# SET EXERCISE
Give back the full material, exactly as it reads.

BEGIN GIVEN MATERIAL

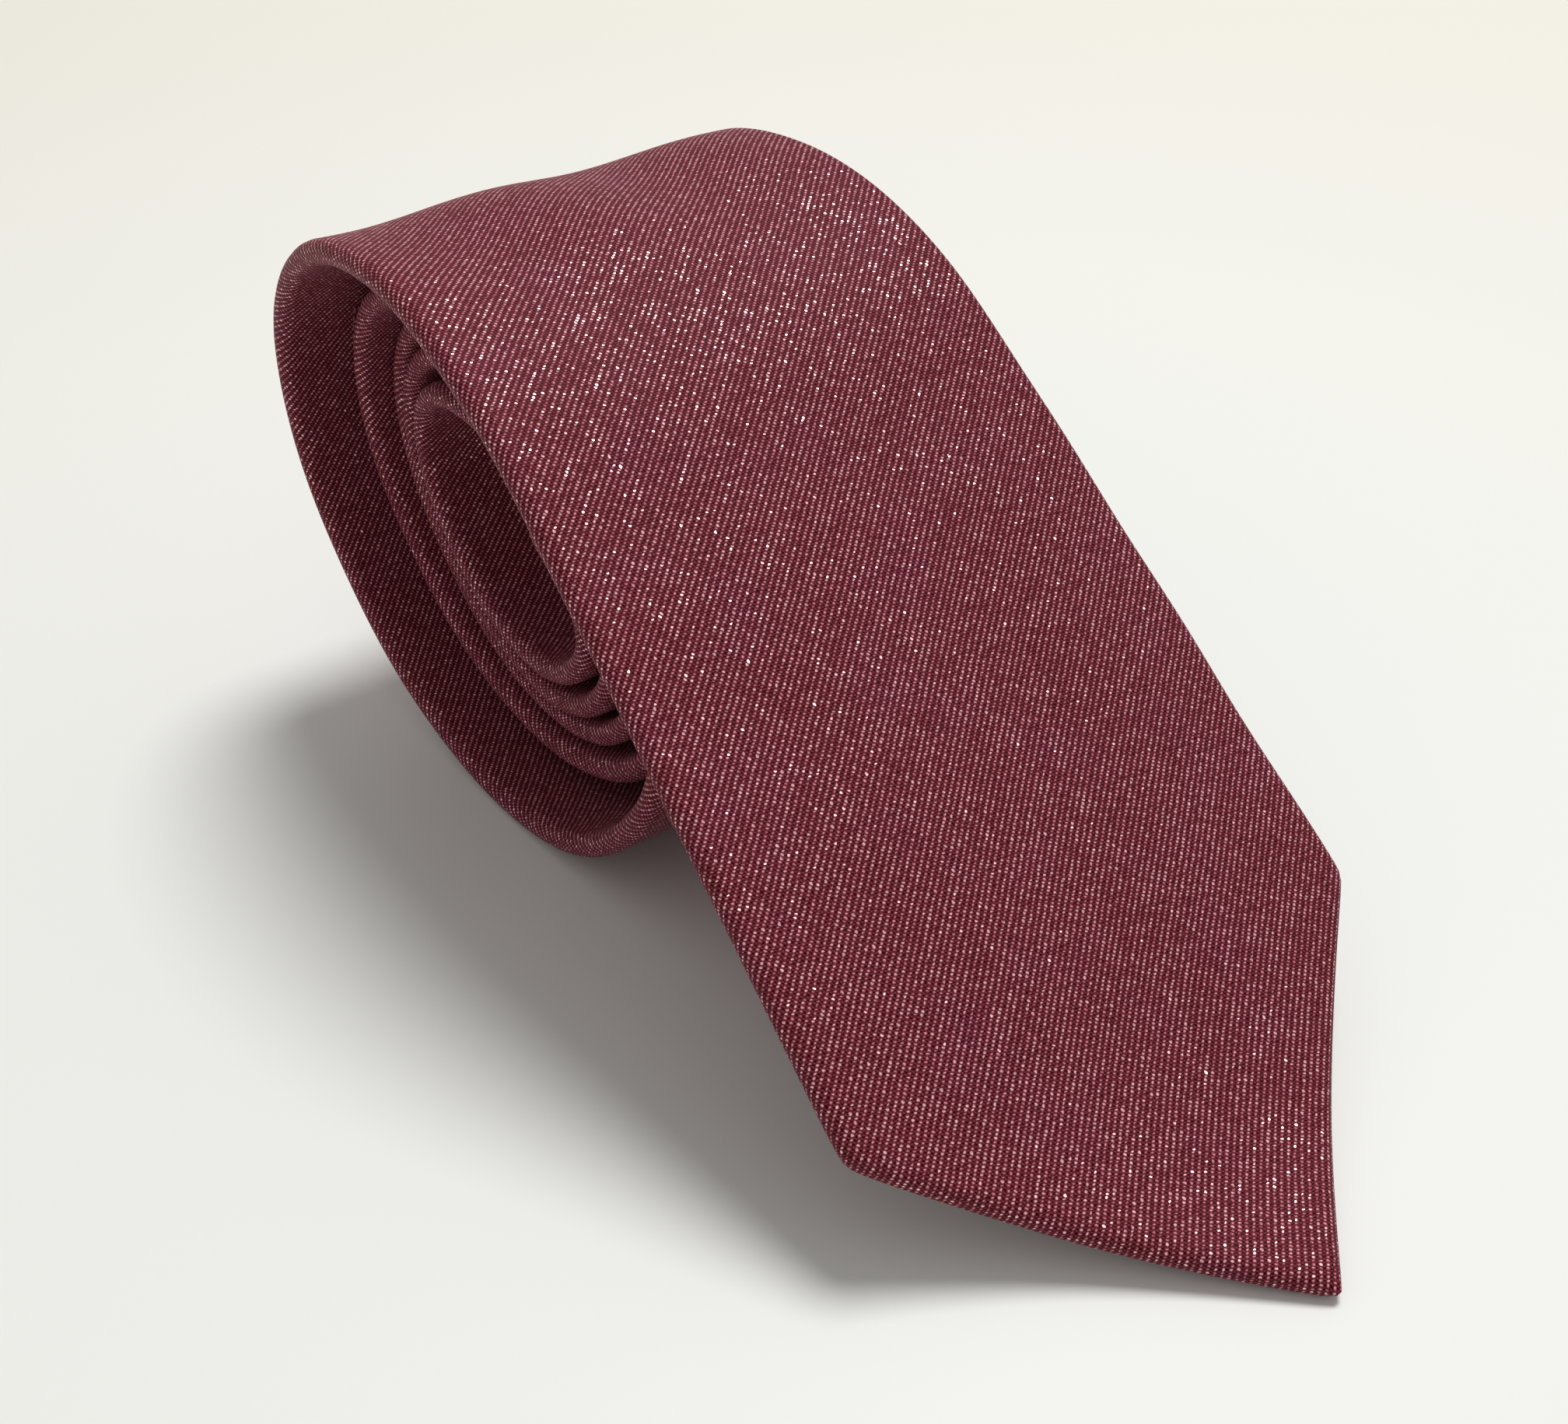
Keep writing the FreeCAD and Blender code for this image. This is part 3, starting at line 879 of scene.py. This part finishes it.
blade_places = np.arange(2 * hem, blade_corner, stitch_pitch)
tail_places = tie_length - np.arange(2 * hem, tail_width / 2, stitch_pitch)
sew("blade_hem_thread", hem_stitches(blade_places, 1), thread_radius, curl_bend,
    "blade_tipping_stitches")
sew("tail_hem_thread", hem_stitches(tail_places, -1), thread_radius, "roll",
    "tail_tipping_stitches")

# %% Slip stitch
slip_start, slip_cut, slip_room = blade_open_length + 3 * MM, 150 * MM, 4 * MM
rung_pitch, rung_half, rung_slant = 5 * MM, 1.1 * MM, 0.7 * MM
rung_depth = tie_thickness - 0.12 * MM


def rungs(start, end):
    """Short slanted stitches across the centre seam."""
    return [((place, -rung_half, rung_depth), (place + rung_slant, rung_half, rung_depth))
            for place in np.arange(start, end, rung_pitch)]


tail_open = tie_length - tail_open_length
sew("slip_thread_crest", rungs(slip_start, slip_cut), thread_radius, lift_bend, "slip_stitch_flap")
sew("slip_thread_wrapped", rungs(slip_cut, tail_open - slip_room), thread_radius, "roll",
    "slip_stitch_rolled")

# %% Bar tacks
tack_radius = 0.2 * MM
tack_half, tack_depth = 4 * MM, tie_thickness + 0.12 * MM
wraps, wrapped_share = 15, 0.85
core_shifts = (0.3 * MM, 0.7 * MM, 1.1 * MM)
wrap_start, wrap_end, wrap_lean = -0.1 * MM, 1.5 * MM, 0.1 * MM
wrap_depth = tack_depth + 0.08 * MM
blade_tack, tail_tack = blade_open_length + 1.4 * MM, tail_open - 2.8 * MM


def bar_tack(place):
    """Three long threads across the seam, and a close row wrapped over them."""
    cores = [((place + shift, -tack_half, tack_depth), (place + shift, tack_half, tack_depth))
             for shift in core_shifts]
    over = [((place + wrap_start, x, wrap_depth), (place + wrap_end, x + wrap_lean, wrap_depth))
            for x in np.linspace(-tack_half * wrapped_share, tack_half * wrapped_share, wraps)]
    return cores + over


sew("blade_tack_thread", bar_tack(blade_tack), tack_radius, "flap", "blade_bar_tack")
sew("tail_tack_thread", bar_tack(tail_tack), tack_radius, "roll", "tail_bar_tack")


# %% Stitches that hold the loop and the label
stitch_share = 0.75
side_depth = on_back + 0.1 * MM
loop_offset = 23.5 * MM
corner_length, corner_offset = 1.8 * MM, 22.5 * MM


def side_stitches(start, length, offset, count):
    """Short stitches in a row beside a piece, on both sides of it."""
    first = np.linspace(start, start + length, count, endpoint=False)
    span = length / count * stitch_share
    return [((place, side * offset, side_depth), (place + span, side * offset, side_depth))
            for place in first for side in (-1, 1)]


sew("keeper_thread", side_stitches(loop_place, loop_length, loop_offset, 6), tack_radius, "roll",
    "keeper_loop_tacks")
corner_places = (maker_place, maker_place + maker_length - corner_length)
corner_stitches = [pair for place in corner_places
                   for pair in side_stitches(place, corner_length, corner_offset, 2)]
sew("maker_thread", corner_stitches, thread_radius, "roll", "maker_label_stitches")

# %% [markdown]
# ## Table, light and camera
# The tie lies on a pale board under one wide soft lamp, high up on its right, and the pale room
# fills in the rest. The board is whitest round the tie and is painted darker and warmer further
# out, a painted fall-off of the light. The lamp stands where the cloth just under the crest mirrors
# it, which lights the flecks there. The colours are plain display colours, so the view is the
# Standard one.

# %% The board
# painted shade: the board's colour turns darker and warmer away from the tie
board_size, painted_falloff = 6.0, 3.4
near_board, far_board_shaded = (0.885, 0.90, 0.87, 1), (0.84, 0.815, 0.73, 1)


def flat_panel(name, size):
    """A square sheet at the height of the table."""
    panel = bpy.data.objects.new(name, bpy.data.meshes.new(name))
    bpy.context.scene.collection.objects.link(panel)
    bm = bmesh.new()
    bmesh.ops.create_grid(bm, x_segments=1, y_segments=1, size=size / 2)
    bm.to_mesh(panel.data)
    bm.free()
    return panel


def board_finish():
    """Pale, with a fine grain, and painted shade that darkens and warms it away from the tie."""
    material, shader, wire = start_finish("pale_board", "", 0.55, 0.0, (1, 1, 1))
    spot = wire.node("ShaderNodeTexCoord", None, None, "Object")
    distance = wire.node("ShaderNodeVectorMath", {"operation": "LENGTH"}, {0: spot}, "Value")
    # painted shade, growing with the distance from the tie
    painted_falloff_share = 1 - wire.math("EXPONENT", (distance * painted_falloff) ** 2 * -1.0)
    wire.plug(wire.mix(painted_falloff_share, near_board, far_board_shaded), shader.inputs["Base Color"])
    add_relief(wire, shader, 0.15, 0.1 * MM, wire.noise(spot, 900.0, 2.0))
    return material


floor = flat_panel("board", board_size)
floor.data.materials.append(board_finish())
print("board", board_size, "m wide")


# %% The lamp and the room
def soft_light(name, direction, distance, size, power):
    """A round lamp that faces the tie from a direction and a distance."""
    light = bpy.data.lights.new(name, "AREA")
    light.shape = "DISK"
    light.size = size
    light.energy = power
    lamp = bpy.data.objects.new(name, light)
    bpy.context.scene.collection.objects.link(lamp)
    direction = Vector(direction).normalized()
    lamp.location = direction * distance
    lamp.rotation_euler = direction.to_track_quat("Z", "Y").to_euler()


lamp_direction, lamp_distance, lamp_size, lamp_power = (0.31, 0.17, 0.935), 2.0, 0.8, 27.0
room_colour, room_strength = (1, 0.99, 0.975, 1), 0.40
soft_light("lamp", lamp_direction, lamp_distance, lamp_size, lamp_power)
world = bpy.data.worlds.new("room")
world.use_nodes = True
background = world.node_tree.nodes["Background"]
background.inputs["Color"].default_value = room_colour
background.inputs["Strength"].default_value = room_strength
bpy.context.scene.world = world
bpy.context.scene.view_settings.view_transform = "Standard"
print("lamp", lamp_power, "W at", lamp_distance, "m; room", room_strength)

# %% The camera
camera_azimuth, camera_rise, camera_distance = -36.66, 36.43, 0.2595
camera_aim = Vector((-0.01457, on_path(0, 0, 0).y + 0.08874, 0.03953))
azimuth, rise = math.radians(camera_azimuth), math.radians(camera_rise)
back = Vector((math.sin(azimuth) * math.cos(rise), -math.cos(azimuth) * math.cos(rise),
               math.sin(rise)))
lens = bpy.data.cameras.new("camera")
lens.lens = 45.75
lens.sensor_width = 36.0
lens.clip_start = 0.01
camera = bpy.data.objects.new("camera", lens)
bpy.context.scene.collection.objects.link(camera)
camera.location = camera_aim + camera_distance * back
camera.rotation_euler = (-back).to_track_quat("-Z", "Y").to_euler()
bpy.context.scene.camera = camera
print("camera", camera_azimuth, "degrees round and", camera_rise, "degrees up, lens", lens.lens)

END GIVEN MATERIAL

# COMPLETED TASK
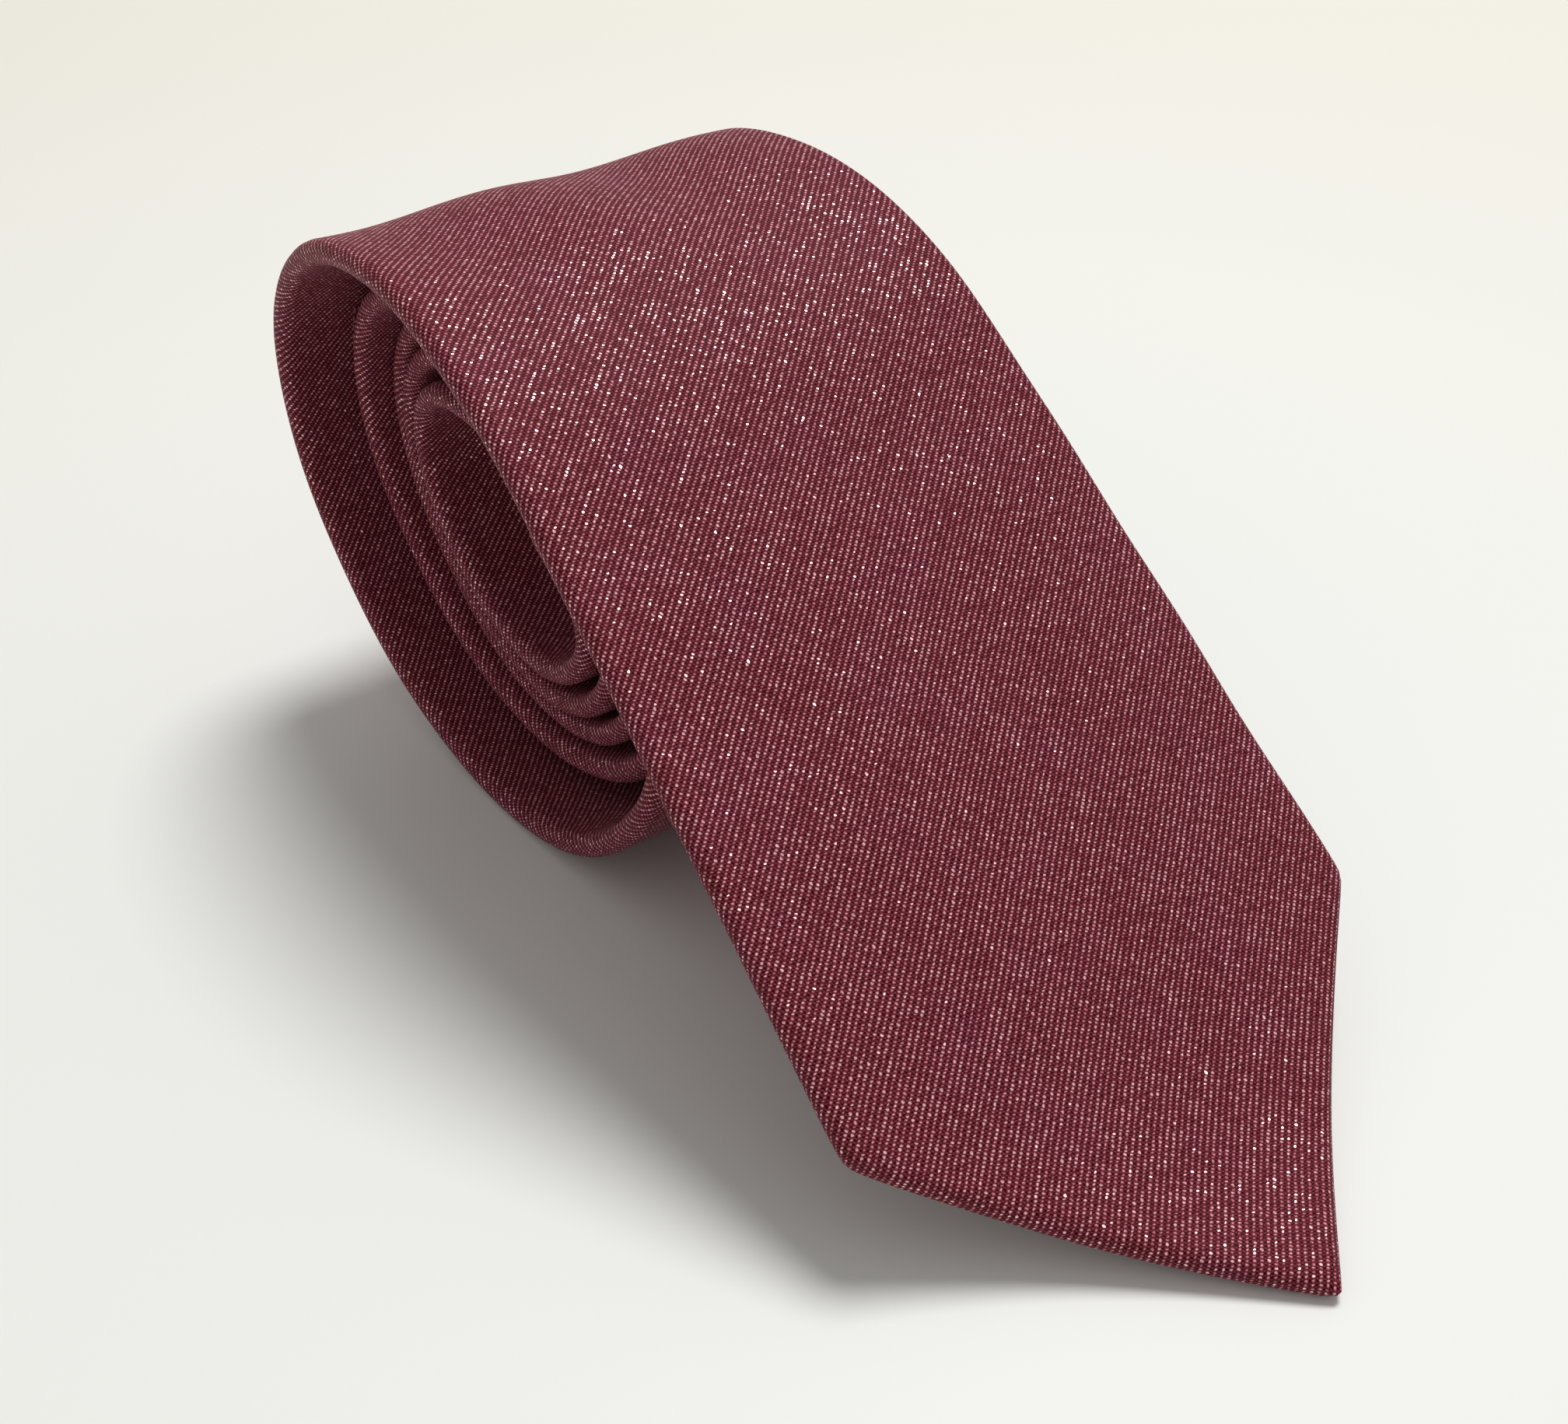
Keep writing the FreeCAD and Blender code for this image. This is part 3, starting at line 879 of scene.py. This part finishes it.
blade_places = np.arange(2 * hem, blade_corner, stitch_pitch)
tail_places = tie_length - np.arange(2 * hem, tail_width / 2, stitch_pitch)
sew("blade_hem_thread", hem_stitches(blade_places, 1), thread_radius, curl_bend,
    "blade_tipping_stitches")
sew("tail_hem_thread", hem_stitches(tail_places, -1), thread_radius, "roll",
    "tail_tipping_stitches")

# %% Slip stitch
slip_start, slip_cut, slip_room = blade_open_length + 3 * MM, 150 * MM, 4 * MM
rung_pitch, rung_half, rung_slant = 5 * MM, 1.1 * MM, 0.7 * MM
rung_depth = tie_thickness - 0.12 * MM


def rungs(start, end):
    """Short slanted stitches across the centre seam."""
    return [((place, -rung_half, rung_depth), (place + rung_slant, rung_half, rung_depth))
            for place in np.arange(start, end, rung_pitch)]


tail_open = tie_length - tail_open_length
sew("slip_thread_crest", rungs(slip_start, slip_cut), thread_radius, lift_bend, "slip_stitch_flap")
sew("slip_thread_wrapped", rungs(slip_cut, tail_open - slip_room), thread_radius, "roll",
    "slip_stitch_rolled")

# %% Bar tacks
tack_radius = 0.2 * MM
tack_half, tack_depth = 4 * MM, tie_thickness + 0.12 * MM
wraps, wrapped_share = 15, 0.85
core_shifts = (0.3 * MM, 0.7 * MM, 1.1 * MM)
wrap_start, wrap_end, wrap_lean = -0.1 * MM, 1.5 * MM, 0.1 * MM
wrap_depth = tack_depth + 0.08 * MM
blade_tack, tail_tack = blade_open_length + 1.4 * MM, tail_open - 2.8 * MM


def bar_tack(place):
    """Three long threads across the seam, and a close row wrapped over them."""
    cores = [((place + shift, -tack_half, tack_depth), (place + shift, tack_half, tack_depth))
             for shift in core_shifts]
    over = [((place + wrap_start, x, wrap_depth), (place + wrap_end, x + wrap_lean, wrap_depth))
            for x in np.linspace(-tack_half * wrapped_share, tack_half * wrapped_share, wraps)]
    return cores + over


sew("blade_tack_thread", bar_tack(blade_tack), tack_radius, "flap", "blade_bar_tack")
sew("tail_tack_thread", bar_tack(tail_tack), tack_radius, "roll", "tail_bar_tack")


# %% Stitches that hold the loop and the label
stitch_share = 0.75
side_depth = on_back + 0.1 * MM
loop_offset = 23.5 * MM
corner_length, corner_offset = 1.8 * MM, 22.5 * MM


def side_stitches(start, length, offset, count):
    """Short stitches in a row beside a piece, on both sides of it."""
    first = np.linspace(start, start + length, count, endpoint=False)
    span = length / count * stitch_share
    return [((place, side * offset, side_depth), (place + span, side * offset, side_depth))
            for place in first for side in (-1, 1)]


sew("keeper_thread", side_stitches(loop_place, loop_length, loop_offset, 6), tack_radius, "roll",
    "keeper_loop_tacks")
corner_places = (maker_place, maker_place + maker_length - corner_length)
corner_stitches = [pair for place in corner_places
                   for pair in side_stitches(place, corner_length, corner_offset, 2)]
sew("maker_thread", corner_stitches, thread_radius, "roll", "maker_label_stitches")

# %% [markdown]
# ## Table, light and camera
# The tie lies on a pale board under one wide soft lamp, high up on its right, and the pale room
# fills in the rest. The board is whitest round the tie and is painted darker and warmer further
# out, a painted fall-off of the light. The lamp stands where the cloth just under the crest mirrors
# it, which lights the flecks there. The colours are plain display colours, so the view is the
# Standard one.

# %% The board
# painted shade: the board's colour turns darker and warmer away from the tie
board_size, painted_falloff = 6.0, 3.4
near_board, far_board_shaded = (0.885, 0.90, 0.87, 1), (0.84, 0.815, 0.73, 1)


def flat_panel(name, size):
    """A square sheet at the height of the table."""
    panel = bpy.data.objects.new(name, bpy.data.meshes.new(name))
    bpy.context.scene.collection.objects.link(panel)
    bm = bmesh.new()
    bmesh.ops.create_grid(bm, x_segments=1, y_segments=1, size=size / 2)
    bm.to_mesh(panel.data)
    bm.free()
    return panel


def board_finish():
    """Pale, with a fine grain, and painted shade that darkens and warms it away from the tie."""
    material, shader, wire = start_finish("pale_board", "", 0.55, 0.0, (1, 1, 1))
    spot = wire.node("ShaderNodeTexCoord", None, None, "Object")
    distance = wire.node("ShaderNodeVectorMath", {"operation": "LENGTH"}, {0: spot}, "Value")
    # painted shade, growing with the distance from the tie
    painted_falloff_share = 1 - wire.math("EXPONENT", (distance * painted_falloff) ** 2 * -1.0)
    wire.plug(wire.mix(painted_falloff_share, near_board, far_board_shaded), shader.inputs["Base Color"])
    add_relief(wire, shader, 0.15, 0.1 * MM, wire.noise(spot, 900.0, 2.0))
    return material


floor = flat_panel("board", board_size)
floor.data.materials.append(board_finish())
print("board", board_size, "m wide")


# %% The lamp and the room
def soft_light(name, direction, distance, size, power):
    """A round lamp that faces the tie from a direction and a distance."""
    light = bpy.data.lights.new(name, "AREA")
    light.shape = "DISK"
    light.size = size
    light.energy = power
    lamp = bpy.data.objects.new(name, light)
    bpy.context.scene.collection.objects.link(lamp)
    direction = Vector(direction).normalized()
    lamp.location = direction * distance
    lamp.rotation_euler = direction.to_track_quat("Z", "Y").to_euler()


lamp_direction, lamp_distance, lamp_size, lamp_power = (0.31, 0.17, 0.935), 2.0, 0.8, 27.0
room_colour, room_strength = (1, 0.99, 0.975, 1), 0.40
soft_light("lamp", lamp_direction, lamp_distance, lamp_size, lamp_power)
world = bpy.data.worlds.new("room")
world.use_nodes = True
background = world.node_tree.nodes["Background"]
background.inputs["Color"].default_value = room_colour
background.inputs["Strength"].default_value = room_strength
bpy.context.scene.world = world
bpy.context.scene.view_settings.view_transform = "Standard"
print("lamp", lamp_power, "W at", lamp_distance, "m; room", room_strength)

# %% The camera
camera_azimuth, camera_rise, camera_distance = -36.66, 36.43, 0.2595
camera_aim = Vector((-0.01457, on_path(0, 0, 0).y + 0.08874, 0.03953))
azimuth, rise = math.radians(camera_azimuth), math.radians(camera_rise)
back = Vector((math.sin(azimuth) * math.cos(rise), -math.cos(azimuth) * math.cos(rise),
               math.sin(rise)))
lens = bpy.data.cameras.new("camera")
lens.lens = 45.75
lens.sensor_width = 36.0
lens.clip_start = 0.01
camera = bpy.data.objects.new("camera", lens)
bpy.context.scene.collection.objects.link(camera)
camera.location = camera_aim + camera_distance * back
camera.rotation_euler = (-back).to_track_quat("-Z", "Y").to_euler()
bpy.context.scene.camera = camera
print("camera", camera_azimuth, "degrees round and", camera_rise, "degrees up, lens", lens.lens)